### Extracted entries ###

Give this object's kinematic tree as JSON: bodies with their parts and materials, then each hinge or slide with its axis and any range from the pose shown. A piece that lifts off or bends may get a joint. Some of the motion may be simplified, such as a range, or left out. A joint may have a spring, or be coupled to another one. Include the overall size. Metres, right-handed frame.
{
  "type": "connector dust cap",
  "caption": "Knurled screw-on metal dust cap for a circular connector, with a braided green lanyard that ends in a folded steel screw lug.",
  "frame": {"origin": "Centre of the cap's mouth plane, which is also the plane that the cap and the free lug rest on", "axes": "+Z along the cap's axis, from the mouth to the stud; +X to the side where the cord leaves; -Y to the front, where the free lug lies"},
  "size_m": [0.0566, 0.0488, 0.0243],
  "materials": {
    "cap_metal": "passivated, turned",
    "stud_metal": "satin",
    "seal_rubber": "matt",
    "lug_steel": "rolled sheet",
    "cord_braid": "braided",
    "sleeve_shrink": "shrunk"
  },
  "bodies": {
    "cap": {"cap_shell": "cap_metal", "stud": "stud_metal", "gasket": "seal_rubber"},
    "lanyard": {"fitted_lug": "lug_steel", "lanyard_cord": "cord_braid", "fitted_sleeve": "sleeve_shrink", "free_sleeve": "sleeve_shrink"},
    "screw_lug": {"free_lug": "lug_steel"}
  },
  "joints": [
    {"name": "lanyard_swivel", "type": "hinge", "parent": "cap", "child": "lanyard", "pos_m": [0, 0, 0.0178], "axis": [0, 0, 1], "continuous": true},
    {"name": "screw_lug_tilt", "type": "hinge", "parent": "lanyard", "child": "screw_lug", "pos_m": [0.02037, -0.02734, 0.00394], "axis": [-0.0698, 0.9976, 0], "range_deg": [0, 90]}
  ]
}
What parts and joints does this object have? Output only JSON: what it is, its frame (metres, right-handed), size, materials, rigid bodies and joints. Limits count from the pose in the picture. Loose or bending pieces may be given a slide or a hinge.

###
### Extracted entries ###

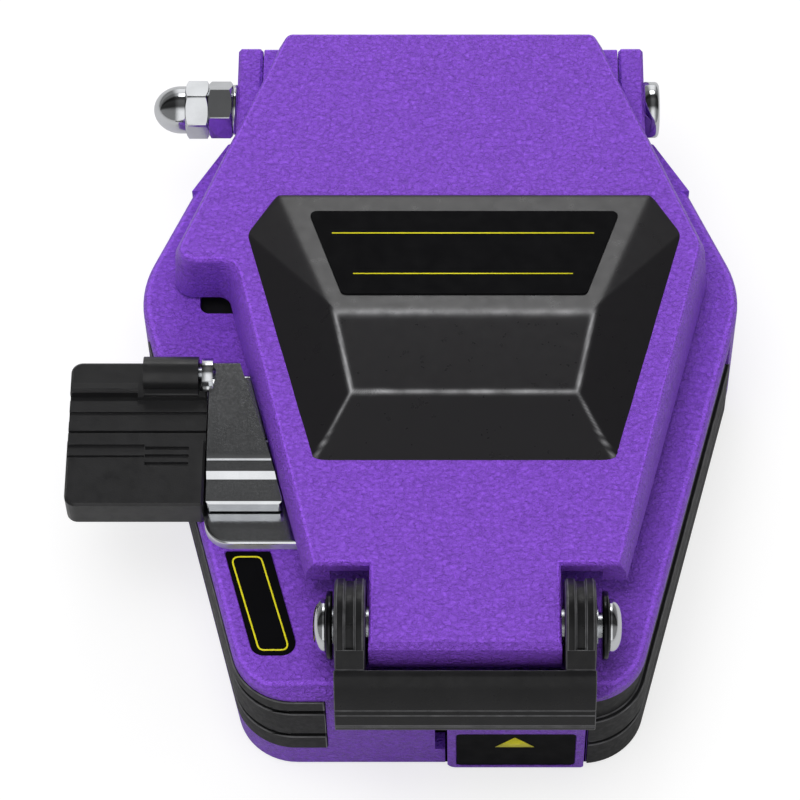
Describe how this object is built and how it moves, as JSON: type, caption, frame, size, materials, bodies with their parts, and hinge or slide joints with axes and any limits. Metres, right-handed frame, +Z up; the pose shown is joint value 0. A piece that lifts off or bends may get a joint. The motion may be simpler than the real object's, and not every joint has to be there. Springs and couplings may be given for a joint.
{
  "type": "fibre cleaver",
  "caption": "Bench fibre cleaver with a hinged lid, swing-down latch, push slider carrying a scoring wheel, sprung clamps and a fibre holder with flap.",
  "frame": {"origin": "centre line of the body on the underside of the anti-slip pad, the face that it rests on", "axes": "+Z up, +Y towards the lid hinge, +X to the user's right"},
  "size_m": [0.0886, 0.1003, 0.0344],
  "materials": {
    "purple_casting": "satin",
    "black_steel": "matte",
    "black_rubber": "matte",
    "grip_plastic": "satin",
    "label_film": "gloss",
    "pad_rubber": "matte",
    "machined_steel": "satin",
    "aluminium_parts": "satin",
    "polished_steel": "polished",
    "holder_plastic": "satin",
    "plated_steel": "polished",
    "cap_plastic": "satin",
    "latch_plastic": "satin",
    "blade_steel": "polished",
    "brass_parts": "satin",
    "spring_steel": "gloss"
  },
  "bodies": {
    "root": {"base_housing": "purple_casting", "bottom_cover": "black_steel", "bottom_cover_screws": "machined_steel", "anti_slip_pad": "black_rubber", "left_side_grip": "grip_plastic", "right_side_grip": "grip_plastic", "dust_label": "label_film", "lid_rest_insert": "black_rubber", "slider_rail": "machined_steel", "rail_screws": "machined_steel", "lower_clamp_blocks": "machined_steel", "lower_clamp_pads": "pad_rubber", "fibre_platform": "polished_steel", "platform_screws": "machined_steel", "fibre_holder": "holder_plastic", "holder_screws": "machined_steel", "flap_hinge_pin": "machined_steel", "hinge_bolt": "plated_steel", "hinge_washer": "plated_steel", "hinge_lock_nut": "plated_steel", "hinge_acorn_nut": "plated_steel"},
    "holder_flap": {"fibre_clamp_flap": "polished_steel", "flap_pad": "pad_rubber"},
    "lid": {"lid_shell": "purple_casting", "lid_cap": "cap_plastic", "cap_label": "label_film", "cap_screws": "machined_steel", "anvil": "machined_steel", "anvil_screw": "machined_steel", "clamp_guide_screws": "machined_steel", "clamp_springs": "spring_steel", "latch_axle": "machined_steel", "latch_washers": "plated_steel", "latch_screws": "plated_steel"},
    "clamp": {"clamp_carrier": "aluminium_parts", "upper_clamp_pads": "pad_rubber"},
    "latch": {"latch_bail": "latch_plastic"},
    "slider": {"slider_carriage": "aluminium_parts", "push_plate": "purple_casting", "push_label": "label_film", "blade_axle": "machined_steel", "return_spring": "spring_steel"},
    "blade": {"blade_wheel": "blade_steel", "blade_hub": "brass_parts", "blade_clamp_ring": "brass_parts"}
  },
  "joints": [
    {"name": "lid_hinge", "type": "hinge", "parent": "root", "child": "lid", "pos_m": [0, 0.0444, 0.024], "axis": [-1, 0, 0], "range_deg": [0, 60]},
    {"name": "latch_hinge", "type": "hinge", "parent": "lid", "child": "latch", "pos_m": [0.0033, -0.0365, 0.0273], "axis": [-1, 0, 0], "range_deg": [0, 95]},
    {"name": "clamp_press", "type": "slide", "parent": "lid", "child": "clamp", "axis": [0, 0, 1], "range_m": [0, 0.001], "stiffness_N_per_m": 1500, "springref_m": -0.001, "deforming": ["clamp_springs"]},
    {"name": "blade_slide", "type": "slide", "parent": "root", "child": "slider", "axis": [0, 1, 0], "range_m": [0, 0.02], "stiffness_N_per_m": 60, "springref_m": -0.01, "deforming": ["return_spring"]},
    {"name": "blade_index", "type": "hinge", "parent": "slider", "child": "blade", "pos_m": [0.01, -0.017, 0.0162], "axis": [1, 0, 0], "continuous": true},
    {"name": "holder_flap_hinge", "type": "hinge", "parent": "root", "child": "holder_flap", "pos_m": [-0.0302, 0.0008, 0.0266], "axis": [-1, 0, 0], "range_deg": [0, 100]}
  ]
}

###

In the listing above, find the line containing "Give this object's" and the line containing "What parts and", then quote both, plus every line between them, exactly as written.

Final result:
Give this object's kinematic tree as JSON: bodies with their parts and materials, then each hinge or slide with its axis and any range from the pose shown. A piece that lifts off or bends may get a joint. Some of the motion may be simplified, such as a range, or left out. A joint may have a spring, or be coupled to another one. Include the overall size. Metres, right-handed frame.
{
  "type": "connector dust cap",
  "caption": "Knurled screw-on metal dust cap for a circular connector, with a braided green lanyard that ends in a folded steel screw lug.",
  "frame": {"origin": "Centre of the cap's mouth plane, which is also the plane that the cap and the free lug rest on", "axes": "+Z along the cap's axis, from the mouth to the stud; +X to the side where the cord leaves; -Y to the front, where the free lug lies"},
  "size_m": [0.0566, 0.0488, 0.0243],
  "materials": {
    "cap_metal": "passivated, turned",
    "stud_metal": "satin",
    "seal_rubber": "matt",
    "lug_steel": "rolled sheet",
    "cord_braid": "braided",
    "sleeve_shrink": "shrunk"
  },
  "bodies": {
    "cap": {"cap_shell": "cap_metal", "stud": "stud_metal", "gasket": "seal_rubber"},
    "lanyard": {"fitted_lug": "lug_steel", "lanyard_cord": "cord_braid", "fitted_sleeve": "sleeve_shrink", "free_sleeve": "sleeve_shrink"},
    "screw_lug": {"free_lug": "lug_steel"}
  },
  "joints": [
    {"name": "lanyard_swivel", "type": "hinge", "parent": "cap", "child": "lanyard", "pos_m": [0, 0, 0.0178], "axis": [0, 0, 1], "continuous": true},
    {"name": "screw_lug_tilt", "type": "hinge", "parent": "lanyard", "child": "screw_lug", "pos_m": [0.02037, -0.02734, 0.00394], "axis": [-0.0698, 0.9976, 0], "range_deg": [0, 90]}
  ]
}
What parts and joints does this object have? Output only JSON: what it is, its frame (metres, right-handed), size, materials, rigid bodies and joints. Limits count from the pose in the picture. Loose or bending pieces may be given a slide or a hinge.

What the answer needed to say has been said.